For the Idiots Who Think Snowden Should Have Gone to Congress With His Whistleblowing — 4 Comments

  1. There is, of course, another aspect to consider – why did he go to the Russians?

    Why not…say…the Chinese – or the Germans – or the Japanese – or any number of other non-Western nations of similar size that have reason to suspect – and to desire the termination of – NSA covert and continuous surveillance of their own internal affairs?

    If he really wanted to wreak destructive havoc upon the U.S.’s alleged anti-terrorist efforts, why not simply go have a chat with Iran?

    Wouldn’t the Chinese be better-disposed to reward him handsomely for his supposed “treachery” and “perfidy”?

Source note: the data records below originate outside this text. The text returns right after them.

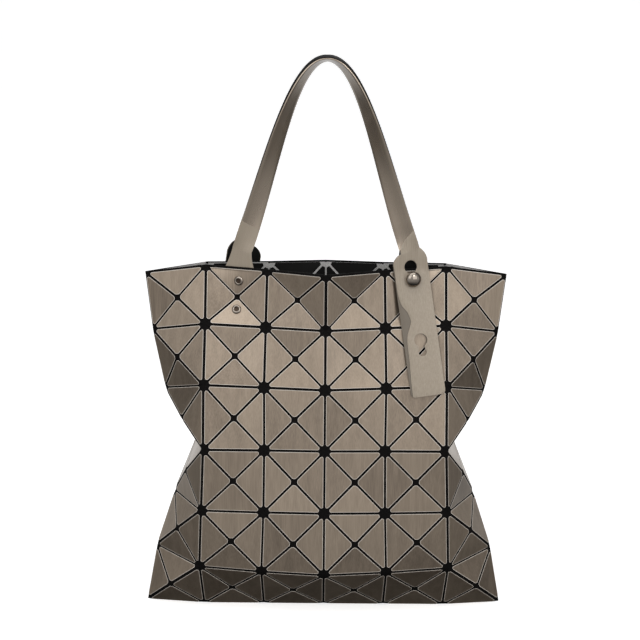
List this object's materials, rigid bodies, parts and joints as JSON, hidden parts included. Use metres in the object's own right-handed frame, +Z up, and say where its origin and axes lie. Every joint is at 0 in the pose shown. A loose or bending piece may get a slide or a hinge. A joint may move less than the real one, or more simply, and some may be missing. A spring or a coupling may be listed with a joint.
{
  "type": "faceted panel tote handbag",
  "caption": "Open-topped tote bag of folded triangular panels on mesh cloth, with two arched strap handles held by rivets at one end and keyhole tabs on mushroom studs at the other.",
  "frame": {"origin": "middle of the keel strip's underside, on the surface that the bag stands on", "axes": "+Z up, -Y towards the front face with the tab on its +X side, X along the bag's length"},
  "size_m": [0.336, 0.1108, 0.5179],
  "materials": {
    "panel": "lacquered taupe sheet with a fine upright brushed grain",
    "mesh_cloth": "black mesh cloth between and behind the panels",
    "strap": "taupe coated strap with painted edges",
    "strap_backing": "matt black strap backing",
    "hardware": "polished rivets and studs"
  },
  "bodies": {
    "root": {"body": "panel", "handle_front": "strap", "handle_back": "strap", "rivet_upper_front": "hardware", "rivet_lower_front": "hardware", "rivet_upper_back": "hardware", "rivet_lower_back": "hardware", "stud_front": "hardware", "stud_back": "hardware"}
  },
  "joints": []
}
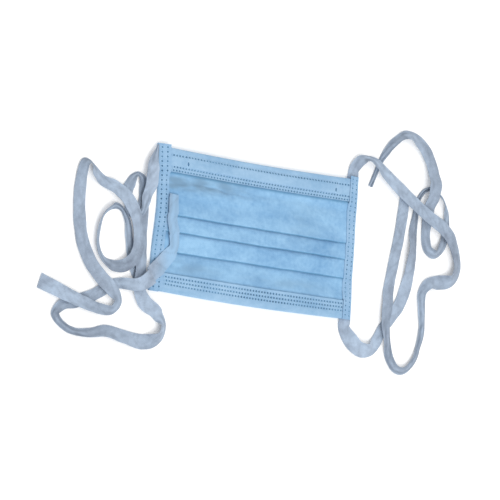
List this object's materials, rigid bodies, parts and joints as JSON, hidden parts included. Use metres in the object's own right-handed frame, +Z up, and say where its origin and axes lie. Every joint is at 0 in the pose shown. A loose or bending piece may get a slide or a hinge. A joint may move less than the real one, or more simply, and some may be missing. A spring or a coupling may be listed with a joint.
{
  "type": "surgical face mask",
  "caption": "Pleated tie-on surgical face mask of light blue non-woven cloth, lying flat with its outer face up and its loose ties spread at both sides",
  "frame": {"origin": "centre of the mask's rectangle, on the table that it lies on", "axes": "+X along the width towards the wearer's left, +Y towards the nose edge, +Z up out of the outer face"},
  "size_m": [0.3643, 0.1719, 0.0095],
  "materials": {
    "blue_cloth": "matt spun-bonded non-woven cloth, light blue, with a fine embossed grain",
    "hem_cloth": "folded non-woven cloth, paler blue, with rows of weld dots",
    "wire_plastic": "plain white plastic-coated strip",
    "binding_cloth": "folded non-woven tape over the blue cloth, with two columns of weld dots",
    "tie_tape": "soft folded non-woven tape, pale lavender grey"
  },
  "bodies": {
    "root": {"panel": "blue_cloth", "top_hem": "hem_cloth", "bottom_hem": "hem_cloth", "nose_wire": "wire_plastic", "left_binding": "binding_cloth", "right_binding": "binding_cloth", "tie_top_left": "tie_tape", "tie_bottom_left": "tie_tape", "tie_top_right": "tie_tape", "tie_bottom_right": "tie_tape"}
  },
  "joints": []
}
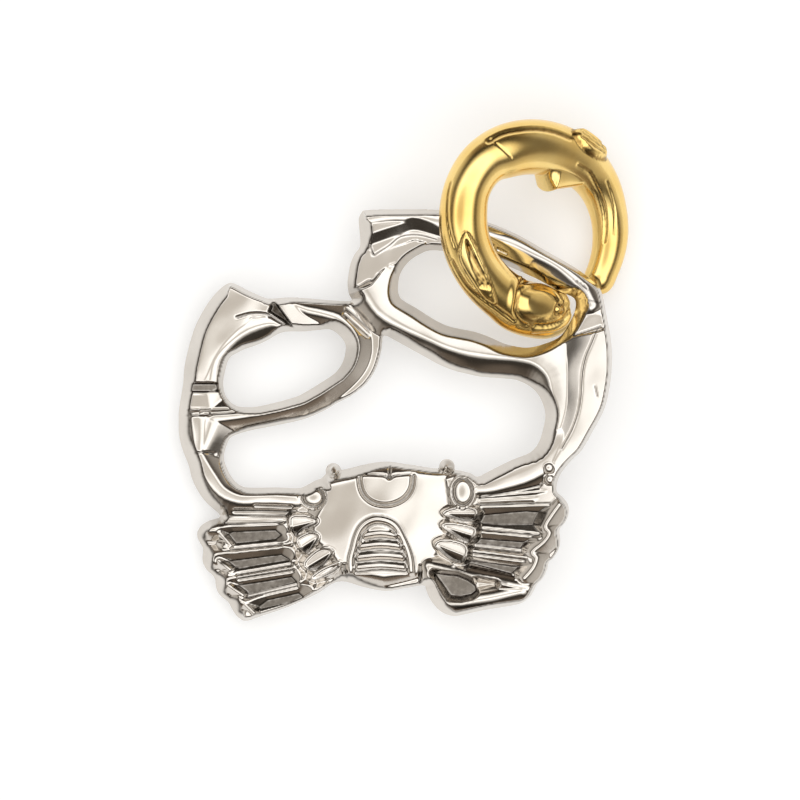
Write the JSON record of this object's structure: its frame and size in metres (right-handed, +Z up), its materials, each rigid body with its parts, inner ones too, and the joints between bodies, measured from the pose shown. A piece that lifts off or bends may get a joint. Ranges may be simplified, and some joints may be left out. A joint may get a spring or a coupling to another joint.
{
  "type": "metal disentanglement puzzle",
  "caption": "Cast metal disentanglement puzzle: a silver crab with looped claws, and a gold fish-shaped ring linked round one claw.",
  "frame": {"origin": "middle of the whole object's box in plan, on the table it lies on", "axes": "+Z up out of the crab's belly, +Y from the crab's legs to its claws, +X toward the claw that holds the ring"},
  "size_m": [0.0634, 0.0702, 0.0186],
  "materials": {
    "silver_plate": "nickel-plated zinc casting, polished with soft cast texture",
    "gold_plate": "gold-plated zinc casting, polished with soft cast texture"
  },
  "bodies": {
    "crab": {"crab": "silver_plate"},
    "ring": {"fish_ring": "gold_plate"}
  },
  "joints": [
    {"name": "ring_swing", "type": "hinge", "parent": "crab", "child": "ring", "pos_m": [0.01702, 0.01685, 0.00734], "axis": [0.9115, -0.4064, 0.0634], "range_deg": [0, 110]}
  ]
}
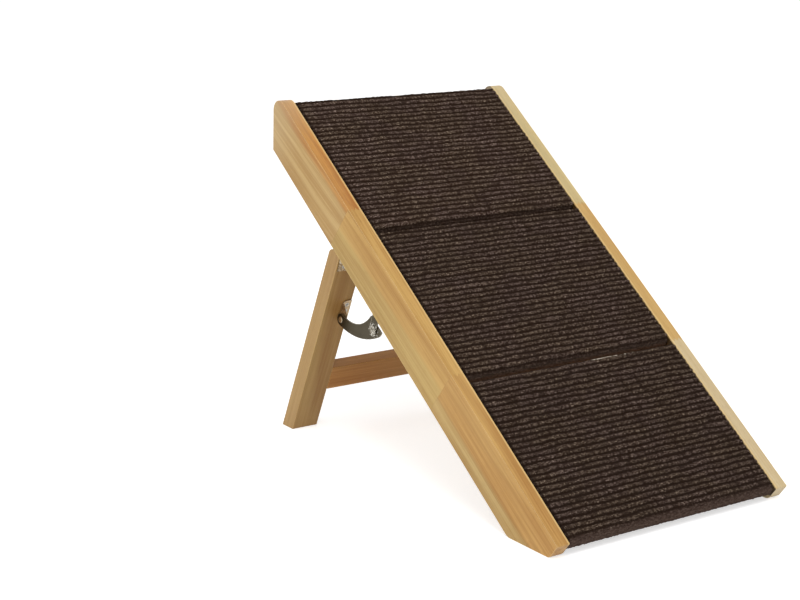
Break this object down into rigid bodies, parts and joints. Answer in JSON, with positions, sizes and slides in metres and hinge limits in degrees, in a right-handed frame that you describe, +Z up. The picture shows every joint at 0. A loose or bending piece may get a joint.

    Or is it that he primarily wanted to be – in general – safely beyond the reach of U.S.-based “alphabet” agencies who would try to “disappear” him, in a place that’s not going to turn him over to the U.S. Gubment people trying to lay hold of him, while not actually delivering any great amount of material that could be used to seriously damage the U.S.’s foreign-intelligence-gathering capabilities where actual terrorism and terrorists are concerned?

  2. Bingo. It’s not where Snowden physically went. The important thing is where did the info go. If the Govt of another country did not get any info, who cares where he went. If they did get the info then that is different.

    At this time can we really know what happened to the data.

    • Well, we know a significant amount of it went to Glenn Greenwald. Of course, the usual whackjobs think he’s a traitor, too. In fact, anybody who sees anything at all wrong with the works and deeds of the United States government is a traitor.

      “My country, right or wrong” is an infantile prescription for tyranny, but far too many think it is an admirable admonition. May they rot in the hellhole such sentiments generally result in.